Already, "shallowfakes" like the slowed-down ‘drunk Nancy Pelosi' video and a doctored broadcast of Trump sticking out his tongue, created without the aid of deepfake technology, have fooled viewers who uncritically accept whatever they're shown on TV.Audiences who place such trust in a medium that has lied to them about the rationale for going to war in Iraq, about "Russian collusion," about the necessity for regime change in whatever enemy country is being vilified this week, don't stand a chance against well-made deepfakes.
Propaganda has evolved significantly since the days of "babies on bayonets," but the desire the average news-consuming American has to believe the worst about their designated enemy has not ebbed. Venezuelans eating rats? Assad gassing his own people? Saddam stockpiling weapons of mass destruction? Sure, why not?
"The nation that cannot tell factual events from fake ones has no right to elect their own leaders," a rather unconvincing deepfake of Vladimir Putin recently told an audience at the Massachusetts Institute of Technology.

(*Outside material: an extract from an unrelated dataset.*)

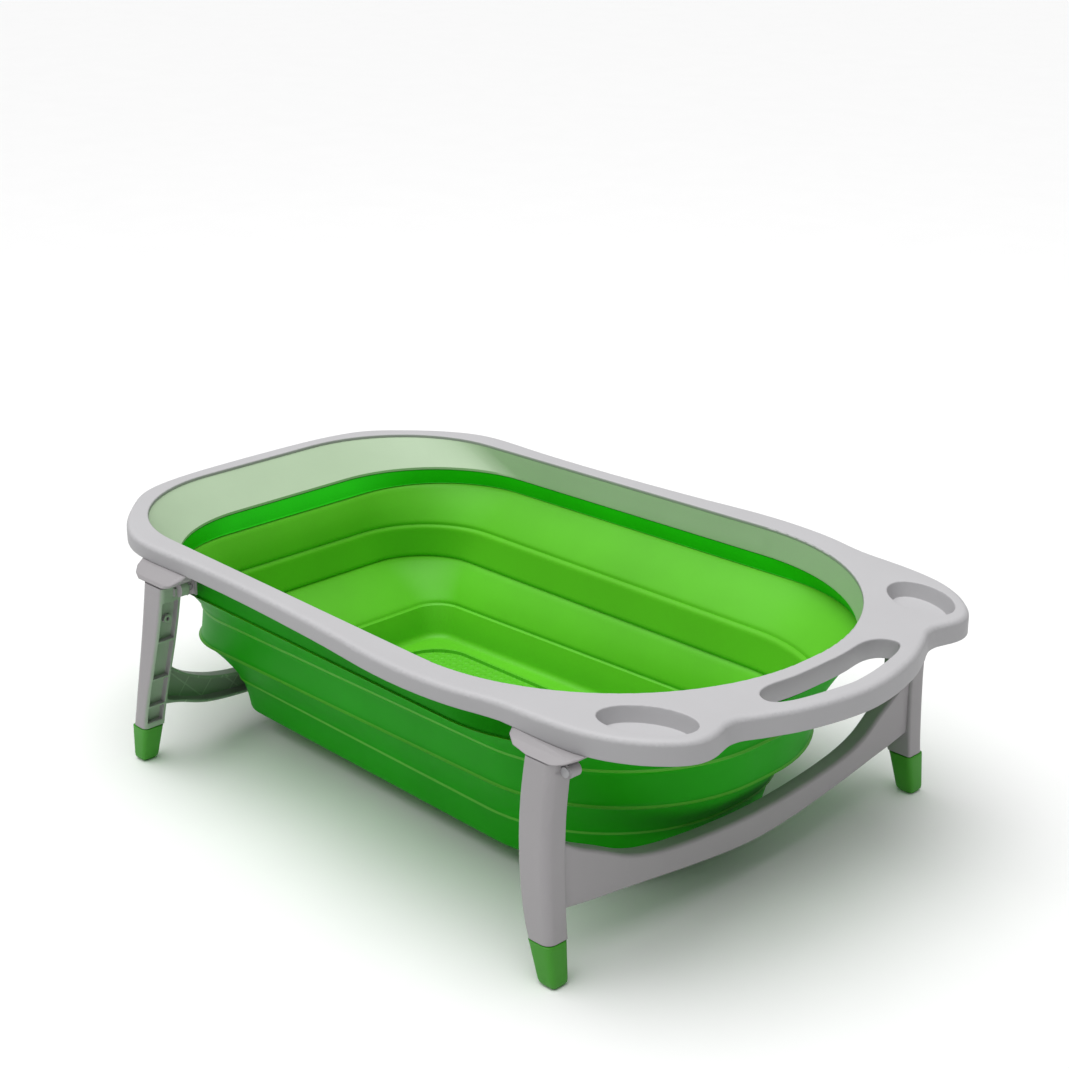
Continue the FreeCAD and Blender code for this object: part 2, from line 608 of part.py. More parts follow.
for end, legs in (("foot", FOOT_LEG), ("head", HEAD_LEG)):
    row = legs[-1]
    mid_x = (row[1] + row[2]) / 2
    lean = 7.0 if end == "foot" else -7.0
    half_x = (row[2] - row[1]) / 2
    for side, sign in (("left", 1), ("right", -1)):
        cap = new_body("leg_cap_%s_%s" % (end, side), mid_x, sign * 239.5, 0)
        lower = new_sketch(cap, "CapSole_%s_%s" % (end, side))
        add_rounded(lower, half_x - 3.0, 9.3, 3.5)
        lower.AttachmentOffset = Placement(Vector(lean, 0, 0), Rotation())
        upper = new_sketch(cap, "CapTop_%s_%s" % (end, side), "XY_Plane")
        add_rounded(upper, half_x + 0.35, 11.95, 4.9)
        upper.AttachmentOffset = Placement(Vector(0, 0, dim("cap_top")), Rotation())
        upper.setExpression("AttachmentOffset.Base.z", "<<Dims>>.cap_top")
        loft = cap.newObject("PartDesign::AdditiveLoft", "CapLoft_%s_%s" % (end, side))
        loft.Profile = lower
        loft.Sections = [upper]
        cap.Tip = loft
        doc.recompute()
        socket = new_sketch(cap, "CapSocket_%s_%s" % (end, side), "XY_Plane")
        add_polygon(socket, [(-4.7, -4.7), (4.7, -4.7), (4.7, 4.7), (-4.7, 4.7)])
        socket.AttachmentOffset = Placement(Vector(0, 0, dim("cap_top")), Rotation())
        hole = cap.newObject("PartDesign::Pocket", "CapHole_%s_%s" % (end, side))
        hole.Profile = socket
        hole.setExpression("Length", "<<Dims>>.tenon_long + 0.2")
        cap.Tip = hole
        doc.recompute()
        if hole.Shape.Volume > loft.Shape.Volume - 500:
            hole.Reversed = True
            doc.recompute()
        sole_edges = ["Edge%d" % (i + 1) for i, e in enumerate(hole.Shape.Edges)
                      if e.BoundBox.ZMax < 0.1]
        rounding = cap.newObject("PartDesign::Fillet", "CapRound_%s_%s" % (end, side))
        rounding.Base = (hole, sole_edges)
        rounding.Radius = 2.0
        cap.Tip = rounding

# ---------------------------------------------------------------- lock buttons and springs

proud = dim("button_proud")
for end in ("foot", "head"):
    for side, sign in (("left", 1), ("right", -1)):
        outward = dim("boss_out") + proud
        button = new_body("lock_button_%s_%s" % (end, side), boss_x[end],
                          sign * (outward - dim("button_length") / 2), dim("boss_z"))
        face = new_sketch(button, "Button_%s_%s" % (end, side), "XZ_Plane")
        add_circle(face, "<<Dims>>.button_radius")
        pad(button, face, "<<Dims>>.button_length", True)


def coil(x, y, z, direction):
    """Small coil spring along Y, drawn pressed together as wound rings."""
    rings = []
    for i in range(3):
        centre = Vector(x, y + direction * (0.75 + 1.4 * i), z)
        rings.append(Part.makeTorus(3.3, 0.65, centre, Vector(0, 1, 0)))
    joined = rings[0]
    spine = block(x - 0.5, x + 0.5, min(y, y + direction * 4.3), max(y, y + direction * 4.3),
                  z + 2.8, z + 3.8)
    return joined.fuse(rings[1:] + [spine])


for end in ("foot", "head"):
    springs = [coil(boss_x[end], 228.6, dim("boss_z"), 1),
               coil(boss_x[end], -228.6, dim("boss_z"), -1)]
    feature("%s_lock_springs" % end, Part.makeCompound(springs),
            Vector(boss_x[end], 0, dim("boss_z")))


# ---------------------------------------------------------------- screws

def screw(x, y, seat):
    """Pan-head screw driven upward into the deck; seat is the height of the head's bearing face."""
    head = upright(x, y, seat - 2.0, seat, dim("screw_head"))
    shank = upright(x, y, seat, deck_under + 2.0, dim("screw_radius"))
    cross = block(x - 2, x + 2, y - 0.4, y + 0.4, seat - 2.0, seat - 1.0)
    cross = cross.fuse(block(x - 0.4, x + 0.4, y - 2, y + 2, seat - 2.0, seat - 1.0))
    return head.fuse(shank).cut(cross)


ring_screws = [screw(x, y, deck_under - 3) for x, y in both_sides(COLLAR_SCREWS)]
feature("collar_screws", Part.makeCompound(ring_screws), Vector(0, 0, deck_under))
mount_screws = [screw(x, y, deck_under - 5)
                for x, y in both_sides(BRACKET_SCREWS["foot"] + BRACKET_SCREWS["head"])]
feature("bracket_screws", Part.makeCompound(mount_screws), Vector(0, 0, deck_under))

# ---------------------------------------------------------------- check and write

doc.recompute()
for obj in doc.Objects:
    if "Invalid" in obj.State or "Error" in obj.State:
        raise RuntimeError("%s: %s" % (obj.Label, obj.State))
os.makedirs("parts", exist_ok=True)
for obj in nodes:
    if obj.Shape.isNull() or not obj.Shape.isValid():
        raise RuntimeError("%s has a bad shape" % obj.Label)
    obj.Shape.exportStep("parts/%s.step" % obj.Label)
    box = obj.Shape.BoundBox
    print("%-24s solids %d  vol %9.0f  x %7.1f %7.1f  y %7.1f %7.1f  z %6.1f %6.1f" % (
        obj.Label, len(obj.Shape.Solids), obj.Shape.Volume, box.XMin, box.XMax, box.YMin, box.YMax,
        box.ZMin, box.ZMax))
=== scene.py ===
import math

import bmesh
import bpy
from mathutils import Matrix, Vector


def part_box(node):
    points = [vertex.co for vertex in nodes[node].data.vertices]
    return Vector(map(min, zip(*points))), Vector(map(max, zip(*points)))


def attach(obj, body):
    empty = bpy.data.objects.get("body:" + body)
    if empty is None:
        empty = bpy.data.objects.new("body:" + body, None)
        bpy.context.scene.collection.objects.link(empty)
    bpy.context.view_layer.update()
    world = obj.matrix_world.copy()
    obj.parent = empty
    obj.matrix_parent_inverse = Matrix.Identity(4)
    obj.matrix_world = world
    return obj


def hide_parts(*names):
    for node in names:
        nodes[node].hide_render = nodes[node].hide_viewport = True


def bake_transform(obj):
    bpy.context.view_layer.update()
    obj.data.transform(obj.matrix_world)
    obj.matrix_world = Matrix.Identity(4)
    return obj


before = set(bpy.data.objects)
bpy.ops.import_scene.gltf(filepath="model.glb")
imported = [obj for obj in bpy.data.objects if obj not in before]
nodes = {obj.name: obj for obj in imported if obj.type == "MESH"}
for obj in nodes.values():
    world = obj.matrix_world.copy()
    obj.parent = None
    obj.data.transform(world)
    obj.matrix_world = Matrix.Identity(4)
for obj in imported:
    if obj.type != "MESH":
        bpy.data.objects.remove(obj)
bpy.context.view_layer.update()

MM = 0.001

# ---------------------------------------------------------------- materials


def new_material(name):
    """Empty node material with a Principled shader, and a helper that adds nodes."""
    material = bpy.data.materials.new(name)
    material.use_nodes = True
    tree = material.node_tree
    shader = tree.nodes["Principled BSDF"]

    def add(kind, **values):
        node = tree.nodes.new(kind)
        for key, value in values.items():
            if hasattr(node, key):
                setattr(node, key, value)
            else:
                node.inputs[key.replace("_", " ")].default_value = value
        return node

    return material, tree, shader, add


def object_space(tree, add):
    return add("ShaderNodeTexCoord").outputs["Object"]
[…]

Collusion enthusiast Adam Schiff - and a handful of other congressmen - have been screaming to the skies that deepfakes will disrupt the 2020 election, and for once, he's not completely wrong (although he does blame Russia when he should be looking closer to home). Having viewed a convincing deepfake, he explained, "you will never completely shed the negative lingering impression you have." In an era where just one careless racial slur can get a celebrity "cancelled," deepfakes can wreak unimaginable destruction on a credulous populace.
The dawn of the post-truth era
In the same way that deepfakes allow anyone to be smeared, they also provide a seemingly ironclad defense against such smears. Malaysian Minister of Economic Affairs Azmin Ali blamed an expertly-crafted deepfake after a sex tape surfaced in June that apparently showed him engaged in homosexual activity with a rival minister's aide. While experts examining the video did not see signs of fakery, such doubt will shadow any incriminating video going forward. Going forward, "truth" will be the province of whoever has the better story.
This is most likely why already-powerful entities like Google and the Pentagon are encouraging the creation of deepfakes, ostensibly to give them practice detecting and defeating the technology but with the added benefit of forcing the average citizen to mistrust their perceptions. With near-total control of the American information apparatus, they can weaponize deepfakes and the attendant self-doubt to set themselves up as the ultimate arbiters of reality. Who are you going to believe - them or your lying eyes?